● **TASK TO CARRY OUT**
Return, word for word, the lines from the line holding "shapes = build()" through the line holding "obj.parent = None". Include both end lines and no others.

--

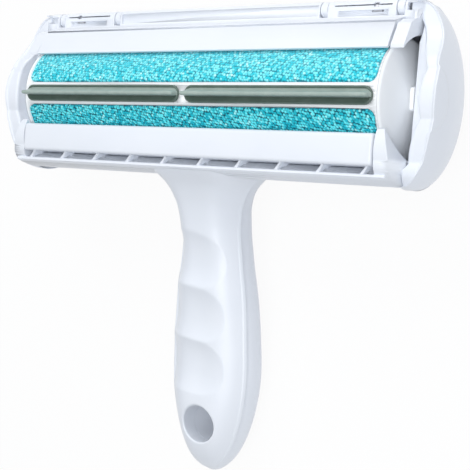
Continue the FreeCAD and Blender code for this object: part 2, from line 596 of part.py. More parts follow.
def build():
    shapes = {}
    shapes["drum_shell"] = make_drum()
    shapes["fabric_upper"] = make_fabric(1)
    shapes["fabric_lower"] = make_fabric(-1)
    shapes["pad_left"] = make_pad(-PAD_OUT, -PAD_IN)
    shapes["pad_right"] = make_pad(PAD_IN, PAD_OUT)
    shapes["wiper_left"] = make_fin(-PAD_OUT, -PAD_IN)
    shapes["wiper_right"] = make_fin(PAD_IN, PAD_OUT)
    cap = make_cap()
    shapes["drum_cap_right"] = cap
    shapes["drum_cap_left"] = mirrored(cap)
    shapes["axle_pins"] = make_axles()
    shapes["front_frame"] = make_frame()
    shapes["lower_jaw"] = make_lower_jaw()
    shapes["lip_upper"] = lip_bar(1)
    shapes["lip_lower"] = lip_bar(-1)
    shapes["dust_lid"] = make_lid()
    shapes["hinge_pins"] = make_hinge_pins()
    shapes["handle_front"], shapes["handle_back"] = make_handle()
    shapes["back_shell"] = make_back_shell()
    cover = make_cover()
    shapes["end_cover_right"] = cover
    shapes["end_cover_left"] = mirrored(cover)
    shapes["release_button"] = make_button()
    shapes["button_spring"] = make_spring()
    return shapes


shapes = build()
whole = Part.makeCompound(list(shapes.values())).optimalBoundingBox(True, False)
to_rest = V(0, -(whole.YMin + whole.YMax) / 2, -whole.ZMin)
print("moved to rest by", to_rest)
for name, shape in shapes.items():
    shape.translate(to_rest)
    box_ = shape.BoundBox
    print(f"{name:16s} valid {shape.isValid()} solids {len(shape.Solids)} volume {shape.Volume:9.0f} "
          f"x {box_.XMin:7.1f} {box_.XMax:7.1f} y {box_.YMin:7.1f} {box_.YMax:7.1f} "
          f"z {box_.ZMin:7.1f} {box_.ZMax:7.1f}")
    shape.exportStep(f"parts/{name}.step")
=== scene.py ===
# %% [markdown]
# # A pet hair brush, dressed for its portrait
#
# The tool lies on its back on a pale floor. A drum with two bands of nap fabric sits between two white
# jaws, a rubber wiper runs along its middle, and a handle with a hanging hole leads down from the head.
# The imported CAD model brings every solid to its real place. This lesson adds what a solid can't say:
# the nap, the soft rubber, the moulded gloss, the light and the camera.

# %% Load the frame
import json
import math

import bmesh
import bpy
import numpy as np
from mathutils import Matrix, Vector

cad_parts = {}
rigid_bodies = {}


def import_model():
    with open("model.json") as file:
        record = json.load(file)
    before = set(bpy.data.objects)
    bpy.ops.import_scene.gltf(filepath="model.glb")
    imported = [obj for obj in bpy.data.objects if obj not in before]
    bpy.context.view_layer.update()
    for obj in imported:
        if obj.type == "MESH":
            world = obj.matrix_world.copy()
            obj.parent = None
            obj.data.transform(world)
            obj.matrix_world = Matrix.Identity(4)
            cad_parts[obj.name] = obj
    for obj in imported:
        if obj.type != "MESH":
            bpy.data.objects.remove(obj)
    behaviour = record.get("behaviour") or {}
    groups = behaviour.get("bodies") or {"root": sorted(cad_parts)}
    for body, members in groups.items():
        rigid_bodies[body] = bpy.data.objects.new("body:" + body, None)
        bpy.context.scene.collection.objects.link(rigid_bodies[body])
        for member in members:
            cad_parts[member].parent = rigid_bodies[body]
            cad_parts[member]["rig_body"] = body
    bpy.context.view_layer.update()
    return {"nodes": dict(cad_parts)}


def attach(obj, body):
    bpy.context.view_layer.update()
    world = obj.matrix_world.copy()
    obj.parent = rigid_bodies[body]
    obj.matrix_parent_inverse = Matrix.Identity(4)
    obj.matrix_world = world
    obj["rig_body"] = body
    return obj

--

● **ANSWER**
shapes = build()
whole = Part.makeCompound(list(shapes.values())).optimalBoundingBox(True, False)
to_rest = V(0, -(whole.YMin + whole.YMax) / 2, -whole.ZMin)
print("moved to rest by", to_rest)
for name, shape in shapes.items():
    shape.translate(to_rest)
    box_ = shape.BoundBox
    print(f"{name:16s} valid {shape.isValid()} solids {len(shape.Solids)} volume {shape.Volume:9.0f} "
          f"x {box_.XMin:7.1f} {box_.XMax:7.1f} y {box_.YMin:7.1f} {box_.YMax:7.1f} "
          f"z {box_.ZMin:7.1f} {box_.ZMax:7.1f}")
    shape.exportStep(f"parts/{name}.step")
=== scene.py ===
# %% [markdown]
# # A pet hair brush, dressed for its portrait
#
# The tool lies on its back on a pale floor. A drum with two bands of nap fabric sits between two white
# jaws, a rubber wiper runs along its middle, and a handle with a hanging hole leads down from the head.
# The imported CAD model brings every solid to its real place. This lesson adds what a solid can't say:
# the nap, the soft rubber, the moulded gloss, the light and the camera.

# %% Load the frame
import json
import math

import bmesh
import bpy
import numpy as np
from mathutils import Matrix, Vector

cad_parts = {}
rigid_bodies = {}


def import_model():
    with open("model.json") as file:
        record = json.load(file)
    before = set(bpy.data.objects)
    bpy.ops.import_scene.gltf(filepath="model.glb")
    imported = [obj for obj in bpy.data.objects if obj not in before]
    bpy.context.view_layer.update()
    for obj in imported:
        if obj.type == "MESH":
            world = obj.matrix_world.copy()
            obj.parent = None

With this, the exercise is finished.